Potato & Leek Soup
  • 1/3c +/- Olive oil
  • 7-10 med Yukon Gold potatoes, diced
  • 3-4 leeks, sliced
  • 3-4 cloves garlic, crushed
  • 1tsp Kosher salt, divided
  • 1/2tsp black pepper, divided
  • 1/4tsp red pepper
  • 1/4tsp wht pepper
  • 1/2tsp rosemary, crushed
  • 3-4c chicken stock
  • 3-4c milk
  • 3-5tblsp butter
  • 1/3-1/2c sour cream
  1. Heat the oil on the stove over a med flame in a heavy stock pot or dutch oven, and add the potatoes and half the salt and pepper.
  2. Sauté 10min or so, turning frequently to prevent much crisping and browning, til nearly done; add leeks, garlic, spices and rest of the salt & pepper.
  3. Sauté 10-15min til very tender, adding more oil if necessary, and turning frequently to prevent a lot of browning.

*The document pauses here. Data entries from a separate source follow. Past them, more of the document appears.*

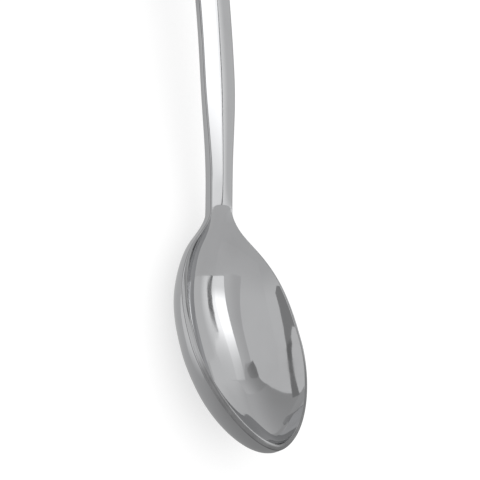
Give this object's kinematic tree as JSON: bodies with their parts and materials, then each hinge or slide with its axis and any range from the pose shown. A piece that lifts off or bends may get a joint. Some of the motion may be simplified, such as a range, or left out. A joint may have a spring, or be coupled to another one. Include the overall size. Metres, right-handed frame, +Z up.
{
  "type": "table spoon",
  "caption": "Steel table spoon with a leaf-shaped bowl, a raised rim, a slim neck and a plain arched handle, for eating and serving.",
  "frame": {"origin": "on the table, in the middle of the spoon's length and width", "axes": "+X from the bowl's tip to the handle's end, +Y to the side, +Z up, with the hollow facing up"},
  "size_m": [0.2006, 0.044, 0.0191],
  "materials": {
    "polished_steel": "mirror-polished stainless steel with fine wear"
  },
  "bodies": {
    "root": {"bowl": "polished_steel", "neck": "polished_steel", "stem": "polished_steel", "handle_end": "polished_steel"}
  },
  "joints": []
}
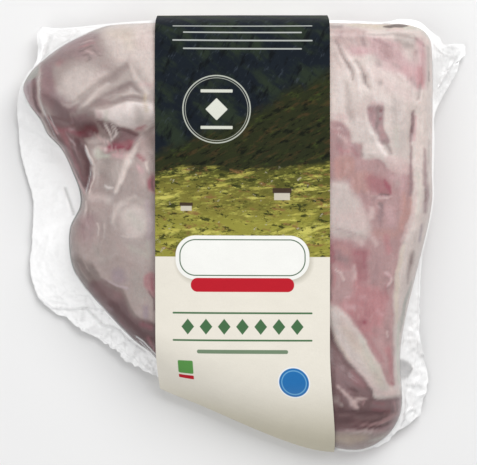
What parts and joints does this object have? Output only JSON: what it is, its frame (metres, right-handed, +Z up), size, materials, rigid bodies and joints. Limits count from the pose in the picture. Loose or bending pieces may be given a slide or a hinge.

  4. Add stock and milk, and cook, stirring frequently, for 30-40min til bubbling and well-done; lower heat if necessary to prevent scorching.
  5. To finish, turn off the fire and add the butter, then the sour cream, blending well, and serve!
The pepper adds an unexpected but pleasant heat, the rosemary an unexpected perfume, and the sour cream smooths it all out.